Fantasy Football Data Scraper

This is a simple fantasy football data scraper I put together using scrapy and postgres (via the psyocpg2 library). Currently only ESPN fantasy football league (FFL) data is supported, but It could pretty easily be extended to other leagues by defining other spiders.

What it does

The scrapy workflow is pretty simple: you define some places to start (start_urls) and a way of parsing the html responses you would get if you requested those urls (a function called, oddly enough, parse). The module then iteratively loads urls, parses out the score projection information ESPN has for players, and persists that information to a local postgres database.

How it does it

In my instance, I was interested in urls of the form http://games.espn.go.com/ffl/tools/projections?&leagueId={}, formatting the {} to have my particular fantasy league's brackets. One caveat: this will only work if you have a leagueId, I think -- it could (and should) be extended to work without one, but it would change the table format of the resulting html, so I'll punt (pun intended) for now. If you pull up a page like that, it will only be the first 40 or 60 elements, but of course I want all of the subsequent table pages (&startIndex={40,80,120,...}). To accomplish this, I do two things:

I define a parse function that looks at a given 40-element table page and parses each row into a scrapy Item class, and
At the end of the parsing of that page, I look for a "NEXT" link on that page and submit that as a follow-up scrapy request.

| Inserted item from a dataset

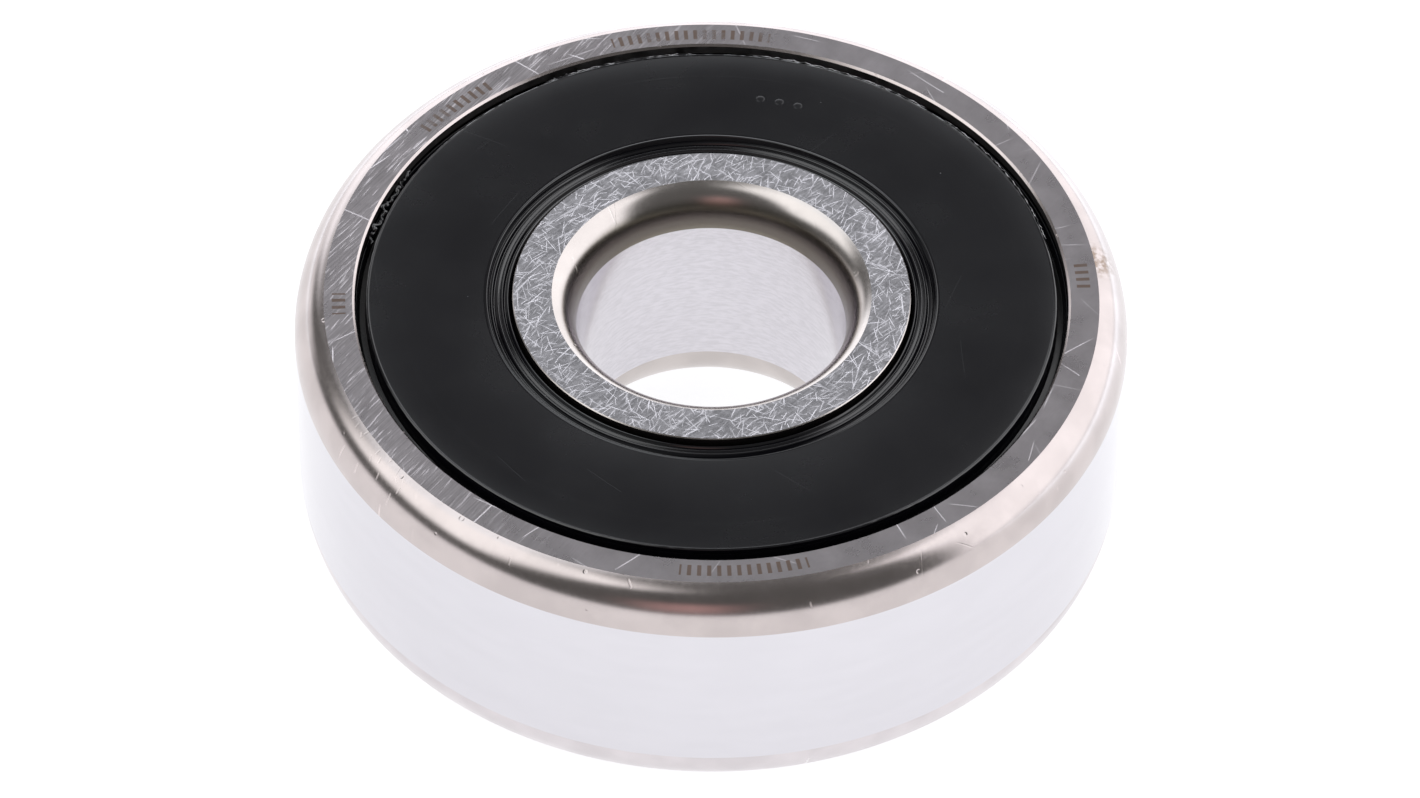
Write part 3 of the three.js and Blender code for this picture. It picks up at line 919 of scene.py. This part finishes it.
def ragged(angle, seed, waves=24, finest=150):
    """An uneven height between about -1 and 1 round the ring: sines of random count, phase and size."""
    draw = np.random.default_rng(seed)
    counts = draw.integers(5, finest, waves)
    phases = draw.uniform(0, 2 * math.pi, waves)
    sizes = draw.uniform(0.3, 1.0, waves)
    total = sum(size * np.sin(count * angle + phase) for size, count, phase in zip(sizes, counts, phases))
    return total / sizes.sum() * 2.2


def trimmed_rim(points, angle):
    """The rubber's points after trimming: those near its rim move in and out, and up and down, unevenly."""
    radius = np.hypot(points[..., 0], points[..., 1])
    swing = RIM_SWING * np.clip(1.0 - np.abs(radius - RIM_R) / RIM_REACH, 0.0, 1.0)
    moved = points.copy()
    moved[..., :2] *= (1.0 + swing * ragged(angle, 5, 30, 170) / radius)[..., None]
    outwards = np.sign(points[..., 2] - MIDDLE)
    shallow = np.abs(points[..., 2] - MIDDLE) > MIDDLE - RIM_SHALLOW
    moved[..., 2] += shallow * outwards * swing * ragged(angle, 6, 30, 170)
    return moved


finishes = [seal_face, seal_lip]
for side, upper in (("lower", False), ("upper", True)):
    outline = from_side(rubber_outline, upper)
    rubber = turned_ring("moulded_" + side + "_rubber", outline, finishes, around=704, moved=trimmed_rim)
    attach(rubber, "outer_ring")
    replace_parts(rubber, side + "_seal_rubber")


# ---------------------------------------------------------------------------------------------------------
# Flash. Shreds of rubber that trimming left: three dark curls in the groove between the upper seal and the
# outer ring, and three thin threads on the seal's rim, painted pale in patches as a painted highlight.
def curl(name, start, end, middle_r, depth, waves, swing, thick, seed, finish):
    """A lumpy tube that winds round the bearing from one angle to the other, in degrees from the -Y side.

    Its middle lies about depth below the side face. It swings in and out, and up and down, by about swing,
    the given number of times and with an uneven drift besides. Its thickness is that of a rod with round
    ends, times an uneven wave. Each end closes on a single point. All lengths are in mm.
    """
    t = np.linspace(0.0, 1.0, 60 + int(6 * (end - start)))
    angle = np.radians(start + (end - start) * t)
    drift = ragged(2 * math.pi * t, seed, 6, int(10 + 2 * waves))
    radius = middle_r + swing * (0.7 * np.sin(2 * math.pi * waves * t) + 0.7 * drift)
    height = WIDTH - depth + swing * np.sin(2 * math.pi * (waves + 1.3) * t + 1.0)
    middle = np.stack([radius * np.sin(angle), -radius * np.cos(angle), height], axis=-1)
    ahead = np.gradient(middle, axis=0)
    ahead /= np.linalg.norm(ahead, axis=1, keepdims=True)
    aside = np.cross(ahead, (0.0, 0.0, 1.0))
    aside /= np.linalg.norm(aside, axis=1, keepdims=True)
    above = np.cross(aside, ahead)
    lumps = 1.0 + 0.35 * ragged(2 * math.pi * t, seed + 1, 8, int(20 + 4 * waves))
    size = (thick * (1.0 - (2 * t - 1) ** 8) ** 0.5 * lumps)[:, None, None]
    around = 12
    turn = np.linspace(0.0, 2 * math.pi, around, endpoint=False)[None, :, None]
    rings = middle[:, None] + size * (np.cos(turn) * aside[:, None] + np.sin(turn) * above[:, None])
    points = np.concatenate([rings[1:-1].reshape(-1, 3), middle[:1], middle[-1:]])
    return mesh_piece(name, points, tube_faces(len(t) - 2, around), [finish])


# The threads' rubber: black, painted pale in patches as a painted highlight on them.
flash_painted_glints, tree, shader, position = material("flash_painted_glints", (0.30, 0.30, 0.31), 0.0, 0.5)
shreds_and_glints = noise(tree, position, 2600.0, 3.0)
colour = blend(tree, step(tree, shreds_and_glints, 0.42, 0.60), (0.02, 0.02, 0.023), (0.62, 0.62, 0.64))
tree.links.new(colour, shader.inputs["Base Color"])
tree.links.new(calc(tree, "MULTIPLY_ADD", shreds_and_glints, 0.3, 0.3), shader.inputs["Roughness"])
bumped(tree, shader, shreds_and_glints, 0.4, 0.01 * MM)
flash_rows = (
    # start, end, middle radius, depth, waves, swing, thickness, seed, finish
    (-119.0, -101.0, 15.54, 0.28, 2.6, 0.10, 0.100, 21, seal_lip),
    (-157.0, -151.0, 15.60, 0.44, 1.2, 0.08, 0.050, 33, seal_lip),
    (152.0, 157.0, 15.46, 0.40, 1.0, 0.08, 0.045, 47, seal_lip),
    (141.0, 174.0, 15.32, 0.05, 13.0, 0.020, 0.019, 52, flash_painted_glints),
    (104.0, 137.0, 15.32, 0.05, 14.0, 0.020, 0.018, 58, flash_painted_glints),
    (-176.0, -150.0, 15.31, 0.05, 11.0, 0.016, 0.013, 63, flash_painted_glints),
)
for i, row in enumerate(flash_rows):
    piece = curl("trimmed_flash_" + str(i + 1), *row)
    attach(piece, "outer_ring")

# ---------------------------------------------------------------------------------------------------------
# Mould pips. Three low round pips on the upper seal's face, where the mould's ejector pins stood.
PIP_R, PIP_HEIGHT, PIP_CIRCLE_R = 0.20, 0.020, 12.55
pip_arc = np.radians(np.linspace(-90, 90, 13))
pip_section = np.stack([PIP_R * np.cos(pip_arc), PIP_HEIGHT * np.sin(pip_arc)], axis=-1)
for i, degrees in enumerate((162.5, 166.5, 170.5)):
    a = math.radians(degrees)
    centre = (PIP_CIRCLE_R * math.sin(a), -PIP_CIRCLE_R * math.cos(a), WIDTH - FACE_DEPTH)
    pip = turned_solid("mould_pip_" + str(i + 1), pip_section, centre, [seal_face], around=24)
    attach(pip, "outer_ring")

My parse function is pretty stupid -- mostly just using xpath expressions to jump around in the response object and doing some minor string manipulations. This item is then yielded up to the global scrapy process, which in turn passes that item through whatever pipelines have been defined. Here, I do something more complicated than the basic pring-to-screen pipeline -- I persist the details of that item to a table raw_data in a local postgres database ffldata.

How you can do it, too

First, of course, you have to clone this bad boy. Next, you have to prepare a python and a postgres environment

Python environment

You need to create an environment in which to execute the python code. I'm currently running anaconda, so my requirements.txt file is an anaconda requirements file (that is, you can run

# creating a conda environment
conda create --name <env> --file requirements.txt

to create a suitable environment.

If you're using virtualenvs / pip, I believe requirements.pip.txt will work for you as well (but won't be keeping that as up to date as the anaconda req file).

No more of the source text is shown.